Visually, put your mental pictures and movies through the same filters. First, overpower the images of failure in your limiting mind with the successful images of your freedom mind. Change a picture of getting ignored to one of being adored; change a picture of being rejected into a bright, vivid visualization of a beautiful woman pressing her phone number into your palm.
Now change the submodalities. Make the images in your limiting mind small, distant, black-and-white, slow-moving, blurry, and dark. Disassociate with these negative images by seeing them not through your own eyes but as if you’re watching yourself as a character on a movie screen.
Whenever your limiting mind images pop up, instantly replace them with large, bright, sharp, colorful pictures of successful situations. Associate with these images by seeing them through your own eyes.
These mental exercises are best done just after waking up or before going to sleep, because that’s when your subconscious is most open to changework. By repeating this exercise as often as possible, you’ll get to the point where you automatically reject the negative images your limiting mind tries to throw at you before each approach.
Let Go of Your Outcome
One of the biggest problems men have with approaching women is magnifying the meaning of the interaction and focusing too intently on achieving one specific outcome—whether it be exchanging phone numbers, making out, having sex, or beginning a romantic relationship.
Emotionally detaching from the outcome—while rationally working toward your goal—will significantly alleviate your anxiety. This is why the Stylelife Challenge offers small, easy-to-accomplish goals rather than large, unlikely ones.

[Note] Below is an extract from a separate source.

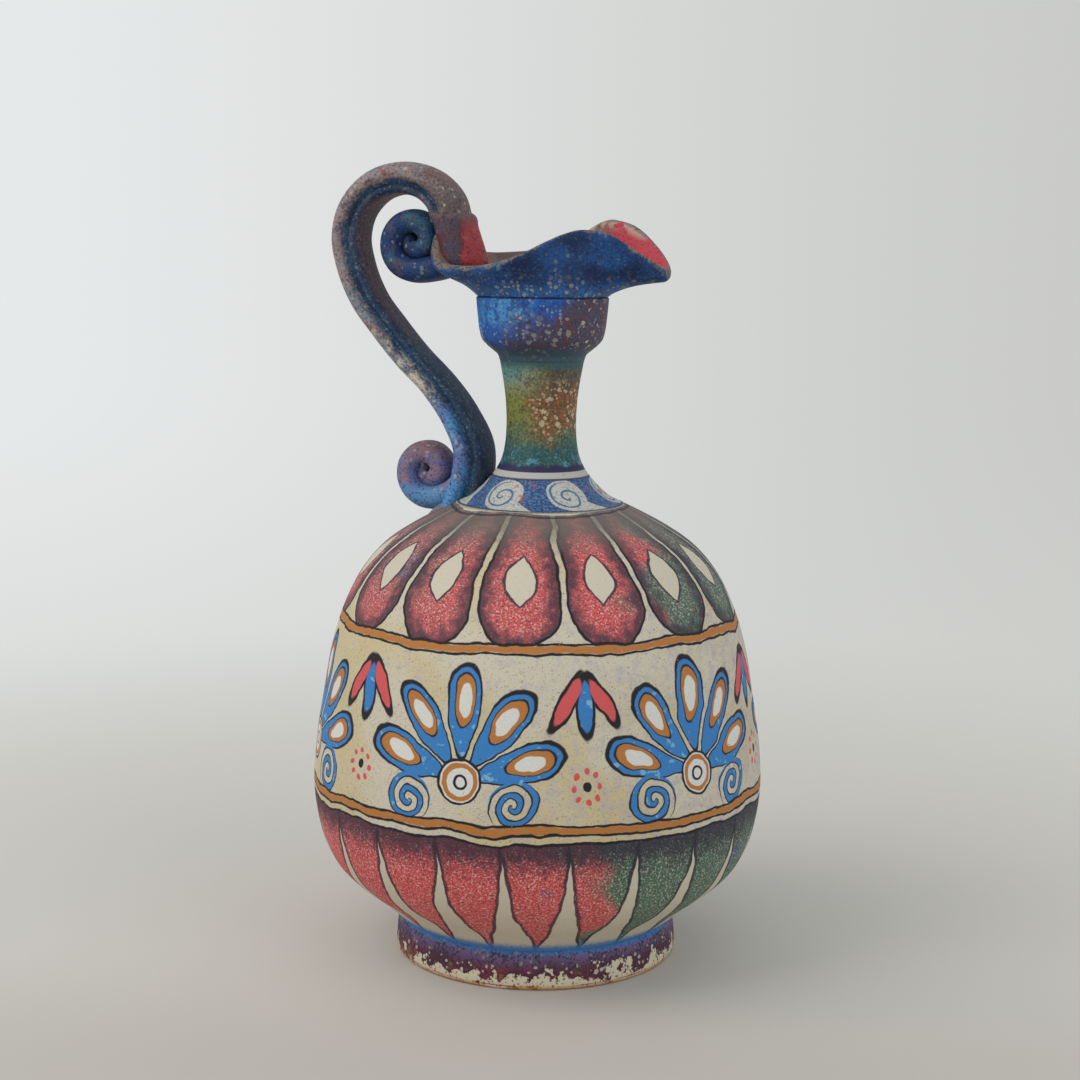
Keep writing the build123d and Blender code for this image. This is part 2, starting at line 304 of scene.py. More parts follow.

People can be random, unpredictable, chaotic creatures. And sometimes you may truly be surprised. That’s why approaching is so much fun. So why constrain the possibilities of a new encounter by being dependent on a particular outcome?
Remove Failure from Your Vocabulary
The word failure has different meanings for different people. To most people, failure means approaching and being rejected. My definition of failure is quitting, giving up, or never approaching at all.
Rejection is another word that’s been misused and misrepresented. The dictionary definition of reject is “to refuse to accept.” So if you offer someone a stick of gum, and she says “No thanks,” you’ve been rejected. Do you feel an emotional sting? Probably not.